### Task goal
Each line should be copied exactly.

### Material provided

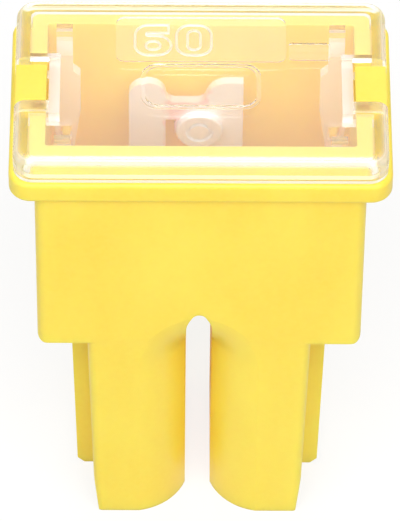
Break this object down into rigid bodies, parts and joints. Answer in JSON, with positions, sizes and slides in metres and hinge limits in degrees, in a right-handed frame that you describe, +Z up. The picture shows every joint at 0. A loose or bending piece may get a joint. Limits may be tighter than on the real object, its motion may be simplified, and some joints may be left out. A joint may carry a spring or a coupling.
{
  "type": "automotive cartridge fuse",
  "caption": "Plug-in automotive cartridge fuse: yellow moulded housing with twin blade sockets, clear clip-on cover, and a folded copper link carrying a tin pellet.",
  "frame": {"origin": "centre of the footprint, at the ends of the sockets", "axes": "+Z up from the sockets' ends to the cover, +X across the sockets, -Y the front; the link's flat sheet stands at the back"},
  "size_m": [0.021, 0.0128, 0.0302],
  "materials": {
    "housing_plastic": "semi-gloss translucent moulding",
    "clear_plastic": "clear, polished",
    "plated_copper": "satin tin plate, bare copper at the link",
    "tin": "dull cast tin",
    "spring_steel": "satin stainless spring strip"
  },
  "bodies": {
    "root": {"housing": "housing_plastic", "cover": "clear_plastic", "fuse_element": "plated_copper", "tin_pellet": "tin", "contact_spring_left": "spring_steel", "contact_spring_right": "spring_steel"}
  },
  "joints": []
}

### In response
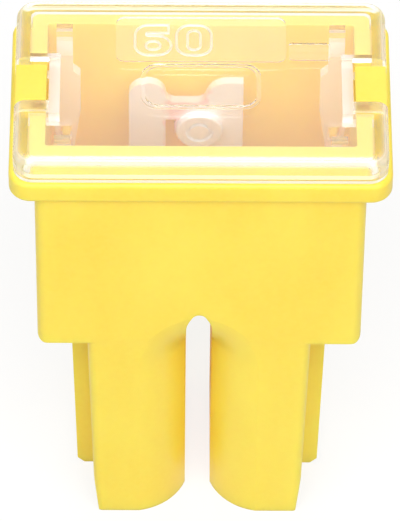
Break this object down into rigid bodies, parts and joints. Answer in JSON, with positions, sizes and slides in metres and hinge limits in degrees, in a right-handed frame that you describe, +Z up. The picture shows every joint at 0. A loose or bending piece may get a joint. Limits may be tighter than on the real object, its motion may be simplified, and some joints may be left out. A joint may carry a spring or a coupling.
{
  "type": "automotive cartridge fuse",
  "caption": "Plug-in automotive cartridge fuse: yellow moulded housing with twin blade sockets, clear clip-on cover, and a folded copper link carrying a tin pellet.",
  "frame": {"origin": "centre of the footprint, at the ends of the sockets", "axes": "+Z up from the sockets' ends to the cover, +X across the sockets, -Y the front; the link's flat sheet stands at the back"},
  "size_m": [0.021, 0.0128, 0.0302],
  "materials": {
    "housing_plastic": "semi-gloss translucent moulding",
    "clear_plastic": "clear, polished",
    "plated_copper": "satin tin plate, bare copper at the link",
    "tin": "dull cast tin",
    "spring_steel": "satin stainless spring strip"
  },
  "bodies": {
    "root": {"housing": "housing_plastic", "cover": "clear_plastic", "fuse_element": "plated_copper", "tin_pellet": "tin", "contact_spring_left": "spring_steel", "contact_spring_right": "spring_steel"}
  },
  "joints": []
}